16. A major question, given the breadth of many ECHR provisions, is whether Scottish courts are deciding cases consistently with Strasbourg case law. In general, the research found that this was the case. However, there were cases in which it is arguable that the Scottish courts have repelled challenges where the European Court would have found a violation. Conversely, there are examples of the courts applying a higher standard than the Strasbourg court would. To date, post-devolution case law does not suggest that domestic courts are substantially more or less willing than Strasbourg to find that Convention rights have been infringed.
17. The process of data collection for the study and analysis of the data made it possible for some recommendations to be made in relation to how ongoing monitoring of the use of human rights legislation in the Scottish courts might be undertaken.
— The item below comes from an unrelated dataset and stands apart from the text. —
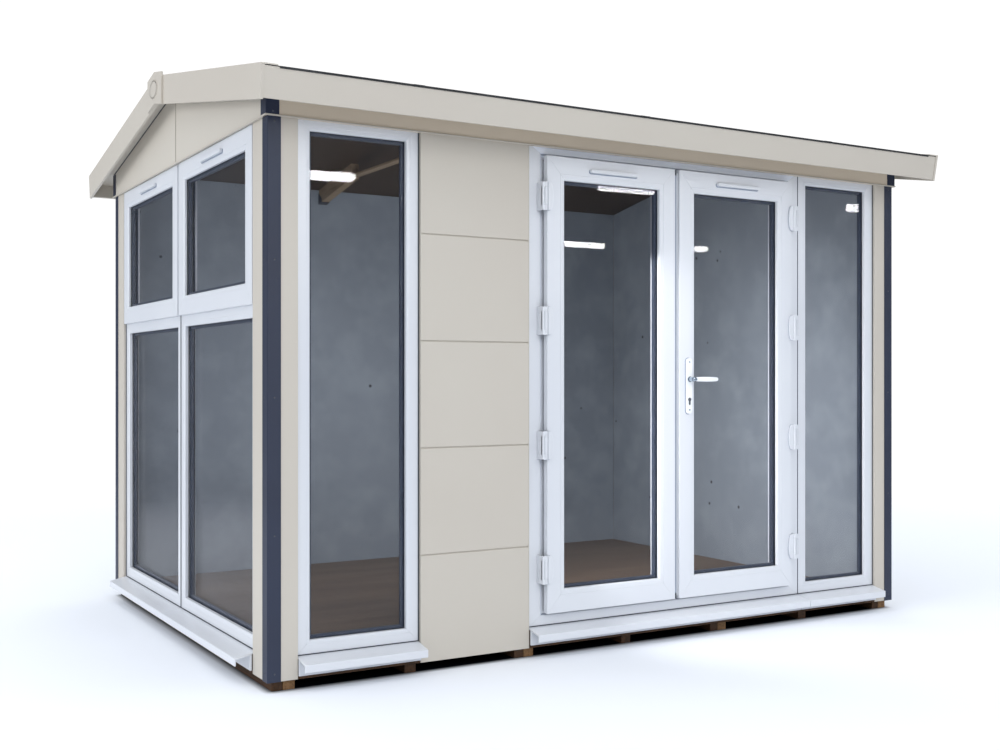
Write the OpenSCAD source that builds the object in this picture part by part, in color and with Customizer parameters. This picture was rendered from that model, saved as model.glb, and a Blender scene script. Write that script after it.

Given the availability of the data required for this kind of research, future monitoring would have to rely heavily on reported cases and intimations of relevant cases in the form of devolution minutes. This would not, however, allow equality of data completeness for civil and criminal, as the former would demand different and more intensive forms of data gathering, requiring considerable resources. Qualitative research would be needed to construct a rounder picture of whether a human rights culture in Scotland has been developing and the role of the Human Rights Act and Scotland Act in fostering one.
18. The findings from this study clearly indicate that the introduction of human rights law has had an important, yet only moderately significant, impact on the courts, public policy and administration, and the legal profession.